Inhibitor drug 'primes' the body for anticancer immunotherapy


Wednesday, 25 August, 2021


Inhibitor drug 'primes' the body for anticancer immunotherapy

Combining a histone deacetylase inhibitor drug with immunotherapy agents is safe and may benefit some patients with advanced cancers that have not responded to traditional therapy, according to a Phase 1 clinical trial conducted by US researchers and published in the journal Clinical Cancer Research.

During the study, 33 patients with advanced solid tumours received the histone deacetylase inhibitor drug entinostat for two weeks. Then some patients received the immunotherapy agent nivolumab, a checkpoint inhibitor, in combination with the entinostat, while others received both nivolumab and a second checkpoint inhibitor agent, ipilimumab, after the initial dosing with entinostat.

Checkpoint inhibitors, such as nivolumab and ipilimumab, release important ‘brakes’ that permit the immune system to fight the cancer cells. Meanwhile, the epigenetic inhibitor drug entinostat has been shown in preclinical models and laboratory studies (which led to this current clinical trial) to drive changes in the chemical environment of cells to make them more amenable to immunotherapy. Study co-author Evanthia T Roussos Torres, an adjunct professor at Johns Hopkins University and assistant professor at the University of Southern California, said entinostat functioned as an immune system-priming agent prior to using immunotherapy in solid tumours that traditionally are nonresponsive to checkpoint inhibition therapy.

The study’s objective response rate, or percentage of patients whose cancer responded to therapy, was 16%. One patient with triple-negative breast cancer had a complete response, meaning a total shrinkage of the cancer. The median progression-free survival, or time until disease progression or death, was 6.1 months, and median overall survival was 10.6 months. Stable disease, considered the best response, was observed in 44% of participants. Clinical benefit rate, or the percentage of patients who achieved stable disease, or partial or complete response, was 60%.

Because the cancer types included in the study are not felt to have high response rates to immune checkpoint therapy, these preliminary results are very promising. Treatment-related adverse events were mostly low grade, and included fatigue, nausea, anaemia and diarrhoea.

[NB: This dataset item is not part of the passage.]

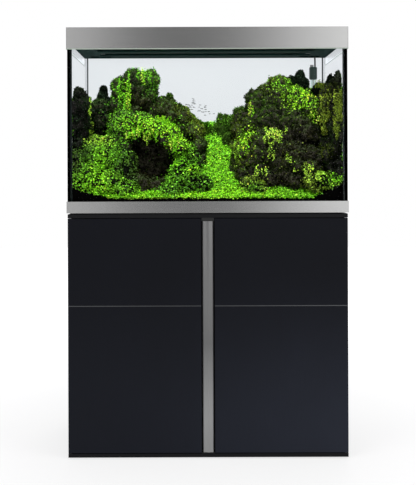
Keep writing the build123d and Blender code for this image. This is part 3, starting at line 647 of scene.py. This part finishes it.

“One of the major findings of our study is that this is a safe and tolerable combination of therapies,” Prof Roussos Torres said. “There aren’t very many trials investigating dual immune checkpoint inhibition in combination with other novel therapeutics. We determined a safe, tolerable dose with this combination that had very few adverse effects. That is significant.”

The researchers collected blood and tumour samples from patients before and after the two weeks of entinostat to assess the impact of the entinostat on the immune system, and also after the addition of the immune checkpoint agents to evaluate the effect of each of the treatments on the immune environment. The study team found a significant increase in the ratio of CD8/FoxP3 gene expression in tumours following checkpoint inhibitor treatment but not after entinostat treatment alone. This suggests that the combination therapy helped increase both cytotoxic immune system T cells — immune cells that directly kill cancer cell — as well as decrease immune system T regulatory cells — immune cells that modulate the immune response — which equalled a stronger immune response, Prof Roussos Torres said.

The most robust increases in CD8/FoxP3 ratio were observed in two patients with HR-positive breast cancer who experienced a partial response and stable disease. Three additional patients who experienced stable disease had adenocarcinoma, a cancer of glandular tissue.

The complete response in a patient with breast cancer was described as “a promise that there may be a role for this combination of therapies in breast cancers”, said senior study author Roisin M Connolly, an adjunct professor at Johns Hopkins and Chair in Cancer Research at University College Cork and Cork University Hospital.

“Immunotherapy hasn’t been as big a blockbuster to date in advanced breast cancer as in other cancers, such as lung cancers or melanoma,” Prof Connolly said. “This study paves the way for novel combination therapies that have the potential to improve response rates to immune checkpoint inhibitors in traditionally less-responsive tumour types.”

This drug combination is being investigated further in a group of 24 patients with HER2-negative breast cancer. Dr Vered Stearns, Director of the Women’s Malignancies Disease Group at Johns Hopkins’ Sidney Kimmel Comprehensive Cancer Center, said, “We are excited to have completed accrual to these ongoing studies in advanced HER2-negative breast cancer, and expect to report on these findings later this year.”